The Far West has just released the eagerly awaited follow up to their critically acclaimed, self titled debut. The new album, Any Day Now, is well worth the wait and should easily be an early contender for Americana album of the year. Led by Lee Briante's haunting, haggard, and heartfelt vocals, The Far West lays down a baker's dozen of modern Americana classics. Continuing the trend from their first album, the band plays songs about heartaches and hard times: straight, with no chaser. With songs like, "Walk Light On This Poor Heart," "These Arms Will Be Empty," and "She's Gonna Leave Him Too," you know you're not going to find many happy endings here. Even songs like, "Bright Side" and "Oh, Love" are deceptively titled as Lee sings, "I just can't see the bright side anymore," and "Oh love, I'm giving up on you."
But taking a cue from Johnny Cash, The Far West add a little rhythm to their blues on this album. With nearly half the songs played in mid to uptempo, the songs don't bog down in despair. Instead, they give the impression of someone who has overcome the pains of their past, and can pause to reflect on them even as they're moving forward. In "Words From A Letter," for instance, they sing "I'm sorry I'm asking your forgiveness. You were right and I was wrong all along." But despite the sadness implied by the lyrics, the song is played Western Swing style. And in the end we find that the apology and the plea for forgiveness are all just "words from a letter I'll never send." Again, in "Oh, Love!" they sing "love is like a deal that just went bad." even as they play barrel house piano and sing backup vocal harmonies to soften the sting of love's poison arrows. The song "Leonard" tells the story of a hard luck hustler following his dreams. With a Squirrel Nut Zipper "jazz-grass" sound, they make lyrics like "Have you ever felt like you just can't win? Someone calls your bluff when your chips are all in," sound downright cheery.

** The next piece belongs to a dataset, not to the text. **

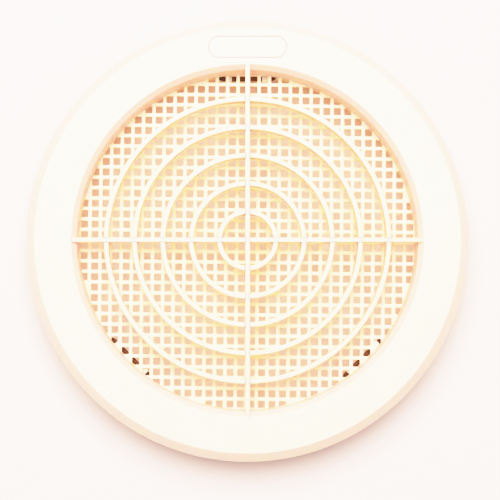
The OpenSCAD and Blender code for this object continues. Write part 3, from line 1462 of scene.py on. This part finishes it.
@dataclass
class SpringClip:
    """One wire clip: a straight bar in the hooks, and two legs with knees outside the collar."""

    finish: bpy.types.Material
    seat: Seat
    wire: float = WIRE_RADIUS
    bend: float = 1.6 * MM
    knee: tuple[float, float] = (64.5 * MM, -12.5 * MM)
    tip: tuple[float, float] = (61.0 * MM, -15.8 * MM)
    end_angles: tuple[float, ...] = (0.25, 0.6, 0.95, 1.25)
    bend_steps: int = 10
    sides: int = 24

    def _path(self) -> list[Vector]:
        """Set out the wire's centre line.

        Returns:
            The line's points, from one tip to the other, where the clip stands at rest.
        """
        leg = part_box("spring_clip_top")[1].x - self.wire
        radius, height = self.seat.radius, self.seat.height
        knee = Vector((leg, self.knee[0] - radius, self.knee[1] - height))
        tip = Vector((leg, self.tip[0] - radius, self.tip[1] - height))
        corner = Vector((leg, 0.0, 0.0))
        half = [*self._bent(Vector((0.0, 0.0, 0.0)), corner, knee), *self._bent(corner, knee, tip), tip]
        other = [Vector((-p.x, p.y, p.z)) for p in reversed(half)]
        place = self.seat.place()
        middle = [Vector((x * leg / 4, 0.0, 0.0)) for x in (-2, -1, 0, 1, 2)]
        return [place @ p for p in (*other, *middle, *half)]

    def _bent(self, before: Vector, corner: Vector, after: Vector) -> list[Vector]:
        """Round one corner of the centre line.

        Args:
            before: the point before the corner.
            corner: the corner.
            after: the point after it.

        Returns:
            The points of the bend.
        """
        a, b = (before - corner).normalized(), (after - corner).normalized()
        half = a.angle(b) / 2
        centre = corner + (a + b).normalized() * (self.bend / math.sin(half))
        start = corner + a * (self.bend / math.tan(half)) - centre
        axis = a.cross(b).normalized()
        turn = math.pi - 2 * half
        steps = range(self.bend_steps + 1)
        return [centre + Matrix.Rotation(-turn * k / self.bend_steps, 3, axis) @ start for k in steps]

    def build(self) -> bpy.types.Object:
        """Sweep the wire, lay out its lines and dress it.

        Returns:
            The clip.
        """
        path = self._path()
        draft = MeshDraft(f"wire_clip_{self.seat.side.value}")
        tangents = [(b - a).normalized() for a, b in zip(path, path[1:])]
        between = [(a + b).normalized() for a, b in zip(tangents, tangents[1:])]
        directions = [tangents[0], *between, tangents[-1]]
        normal = directions[0].orthogonal().normalized()
        loops: list[list[int]] = []
        lengths: list[float] = []
        travelled = 0.0
        rounds = [(self.wire * math.sin(a), self.wire * (1 - math.cos(a))) for a in self.end_angles]

        def ring(centre: Vector, along: Vector, radius: float, done: float) -> None:
            """Add one round section of the wire.

            Args:
                centre: its centre.
                along: the wire's direction there.
                radius: its radius.
                done: how far along the wire it is.
            """
            side = along.cross(normal).normalized()
            row = []
            for k in range(self.sides):
                angle = 2 * math.pi * k / self.sides
                row.append(centre + (normal * math.cos(angle) + side * math.sin(angle)) * radius)
            loops.append(draft.add_loop(row, [1.0 if radius < self.wire else 0.0] * self.sides))
            lengths.append(done)

        for radius, cut in rounds:
            ring(path[0] - directions[0] * (self.wire - cut), directions[0], radius, -self.wire + cut)
        for k, (point, along) in enumerate(zip(path, directions)):
            normal = (normal - along * normal.dot(along)).normalized()
            if k:
                travelled += (point - path[k - 1]).length
            ring(point, along, self.wire, travelled)
        for radius, cut in reversed(rounds):
            ring(path[-1] + directions[-1] * (self.wire - cut), directions[-1], radius,
                 travelled + self.wire - cut)
        draft.skin(loops)
        draft.cap(loops[0][::-1])
        draft.cap(loops[-1])
        piece = draft.build()
        self._lay_lines(piece, lengths)
        return dress(piece, self.seat.body, self.finish, [f"spring_clip_{self.seat.side.value}"])

    def _lay_lines(self, piece: bpy.types.Object, lengths: Sequence[float]) -> None:
        """Give the wire coordinates round and along it, for the lines that drawing leaves.

        Args:
            piece: the wire.
            lengths: how far along the wire each section is.
        """
        layer = piece.data.uv_layers.new(name="wire")
        longest = max(lengths)
        for loop in piece.data.loops:
            section, around = divmod(loop.vertex_index, self.sides)
            turn = abs(2 * around / self.sides - 1)
            layer.data[loop.index].uv = (turn, lengths[section] / longest)


# ---------------------------------------------------------------------------------------------
# Studio
# ---------------------------------------------------------------------------------------------


@dataclass
class Studio:
    """Pale table, soft warm light from the grille's top side, and the camera above it."""

    camera_foot: tuple[float, float] = (-9.4 * MM, -31.7 * MM)
    camera_height: float = 446.0 * MM
    aimed_at: tuple[float, float] = (-7.0 * MM, -23.5 * MM)
    view_centre: tuple[float, float] = (0.78 * MM, -3.46 * MM)
    view_width: float = 168.35 * MM
    sensor: float = 36.0
    table_reach: float = 3.0
    gap_below: float = 0.05 * MM
    light_angle: float = 70.0
    light_turn: float = 8.0
    light_distance: float = 1.1
    light_size: float = 0.85
    light_power: float = 24.6
    light_tint: Colour = (1.0, 0.71, 0.635)
    ceiling: float = 0.95
    horizon: float = 0.15
    ceiling_tint: Colour = (1.0, 0.835, 0.79)
    backdrop: float = 0.8
    light_bounces: int = 12
    extra_bounces: int = 4
    nearest_seen: float = 10.0 * MM
    exposure: float = 0.0
    shoulder_start: float = 0.65
    shoulder_end: float = 0.975
    shoulder_range: float = 4.0
    shoulder_points: int = 17

    def build(self) -> None:
        """Set out the table, the lights and the camera."""
        low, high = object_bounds()
        self._table(low[2] - self.gap_below)
        self._lamp(high[2])
        self._surroundings()
        self._picture()
        self._camera(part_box("bezel")[1].z)

    def _table(self, height: float) -> None:
        """Lay the table under the collar.

        Args:
            height: the level of the grille's lowest point.
        """
        draft = MeshDraft("table")
        reach = self.table_reach
        corners = [Vector((x * reach, y * reach, height)) for x, y in ((-1, -1), (1, -1), (1, 1), (-1, 1))]
        draft.cap(draft.add_loop(corners, [0.0] * 4))
        table = draft.build(outward=False)
        table.data.materials.append(TableTop().build())
        table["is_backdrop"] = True

    def _lamp(self, height: float) -> None:
        """Hang the soft lamp over the grille's top side.

        Args:
            height: the level that the lamp is aimed at.
        """
        lamp = bpy.data.lights.new("soft_lamp", "AREA")
        lamp.shape = "DISK"
        lamp.size = self.light_size
        lamp.energy = self.light_power
        lamp.color = self.light_tint
        holder = bpy.data.objects.new("soft_lamp", lamp)
        bpy.context.scene.collection.objects.link(holder)
        rise = math.radians(self.light_angle)
        turn = math.radians(self.light_turn)
        level = math.cos(rise)
        arm = Vector((-math.sin(turn) * level, math.cos(turn) * level, math.sin(rise))) * self.light_distance
        holder.location = arm + Vector((0.0, 0.0, height))
        holder.rotation_euler = arm.to_track_quat("Z", "Y").to_euler()

    def _surroundings(self) -> None:
        """Light the room evenly all round, more from the ceiling than from the walls, before a pale wall."""
        world = bpy.data.worlds.new("soft_room")
        world.use_nodes = True
        wires = Wiring(world.node_tree)
        direction = wires.add("ShaderNodeTexCoord").outputs["Generated"]
        split = wires.add("ShaderNodeSeparateXYZ")
        wires.link(direction, split.inputs[0])
        rise = wires.ramp(split.outputs["Z"], 0.0, 1.0)
        strength = wires.ramp(rise, 0.0, 1.0, self.horizon, self.ceiling)
        sky = wires.add("ShaderNodeBackground", color=(*self.ceiling_tint, 1.0))
        wires.link(strength, sky.inputs["Strength"])
        wall = wires.add("ShaderNodeBackground", strength=self.backdrop)
        wall.inputs["Color"].default_value = (1.0, 1.0, 1.0, 1.0)
        seen = wires.add("ShaderNodeLightPath").outputs["Is Camera Ray"]
        either = wires.add("ShaderNodeMixShader")
        wires.link(seen, either.inputs[0])
        wires.link(sky.outputs[0], either.inputs[1])
        wires.link(wall.outputs[0], either.inputs[2])
        outlet = wires.add("ShaderNodeOutputWorld")
        wires.link(either.outputs[0], outlet.inputs["Surface"])
        bpy.context.scene.world = world

    def _picture(self) -> None:
        """Let light pass back and forth inside the collar, and hold the brightest tones back softly."""
        scene = bpy.context.scene
        scene.cycles.diffuse_bounces = self.light_bounces
        scene.cycles.max_bounces = self.light_bounces + self.extra_bounces
        settings = scene.view_settings
        settings.view_transform = "Standard"
        settings.look = "None"
        settings.exposure = self.exposure
        settings.use_curve_mapping = True
        tones = settings.curve_mapping
        tones.white_level = (self.shoulder_range,) * 3
        curve = tones.curves[3]
        room = self.shoulder_end - self.shoulder_start
        for k in range(1, self.shoulder_points):
            over = (self.shoulder_range - self.shoulder_start) * (k / self.shoulder_points) ** 2
            level = self.shoulder_start + room * (1.0 - math.exp(-over / room))
            curve.points.new((self.shoulder_start + over) / self.shoulder_range, level)
        curve.points.new(self.shoulder_start / self.shoulder_range, self.shoulder_start)
        curve.points[-1].location = (1.0, self.shoulder_end)
        tones.update()

    def _camera(self, face: float) -> None:
        """Stand the camera over the grille, nearly square to its face.

        Args:
            face: the level of the grille's face.
        """
        eye = Vector((*self.camera_foot, face + self.camera_height))
        aim = Vector((*self.aimed_at, face))
        back = (eye - aim).normalized()
        right = Vector((0.0, 1.0, 0.0)).cross(back).normalized()
        up = back.cross(right)
        data = bpy.data.cameras.new("camera")
        data.sensor_width = self.sensor
        data.lens = self.sensor * (eye - aim).length / self.view_width
        data.shift_x = (self.view_centre[0] - aim.x) / self.view_width
        data.shift_y = (self.view_centre[1] - aim.y) / self.view_width
        data.clip_start = self.nearest_seen
        camera = bpy.data.objects.new("camera", data)
        bpy.context.scene.collection.objects.link(camera)
        camera.matrix_world = Matrix.Translation(eye) @ Matrix((right, up, back)).transposed().to_4x4()
        bpy.context.scene.camera = camera


def main() -> None:
    """Build every sub-assembly in order."""
    logging.basicConfig(level=logging.INFO, format="%(name)s: %(message)s")
    effects = SurfaceEffects()
    # painted shade: the flange's side colour darkens its bevel and the other walls that slope away from the
    # face
    flange_ivory = MouldedPlastic("ivory_plastic_flange", base=(0.99, 0.85, 0.71), deep=(0.985, 0.83, 0.68),
                                  side=(1.0, 0.74, 0.65), rubbed=(0.99, 0.85, 0.74)).build(effects)
    # painted light: the ribs, collar, beads, clip seats and screen take a brighter, more orange ivory than
    # the flange of the same moulding, standing in for the warm light that bounces about inside the opening
    ivory = MouldedPlastic("ivory_plastic_moulded").build(effects)
    screen_ivory = MouldedPlastic("ivory_plastic_screen", grain=0.7).build(effects)
    steel = DrawnSteel("drawn_spring_steel").build(effects)
    seats = read_seats()
    pieces = [Bezel(flange_ivory).build(), *GrilleRibs(ivory).build(), PlateOutline(flange_ivory).build()]
    pieces += [DuctCollar(ivory, seats).build(), ScreenCatches(ivory).build()]
    pieces += [ClipSeat(ivory, seat).build() for seat in seats]
    pieces.append(InsectScreen(screen_ivory).build())
    pieces += [SpringClip(steel, seat).build() for seat in seats]
    Studio().build()


if __name__ == "__main__":
    main()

And it's that musical diversity that makes this band and this album stand out. Americana is largely a lyric dominated musical form. It is the poetry more than the passion. But too many current Americana artists end up sounding the same, song after song. They get so caught up finding the perfect rhyme for "malaise" that they forget to vary their chords or tempos. But not The Far West. From the chooglin' freight train rhythm of the opening track, "On The Road" to the "Dylan meets R.E.M" sound of "Wichita," The Far West keep surprising the ear with new rhythms and musical arrangements. Each song is new, fresh and memorable (Take a listen to the otherworldly percussion arrangement on "Forged In Iron" if you need more proof.) And of course, the rock steady rhythm section and expert guitar work are capped off by Lee Briante's distinctive vocals. (For my money, the best Americana vocalist this side of John Howie of Two Dollar Pistols.) Lee's voice is especially showcased in the sparse lament, "Post and Beam."
With masterful songwriting, musicianship, and vocals, Any Day Now is an album I'll be listening to for many days now.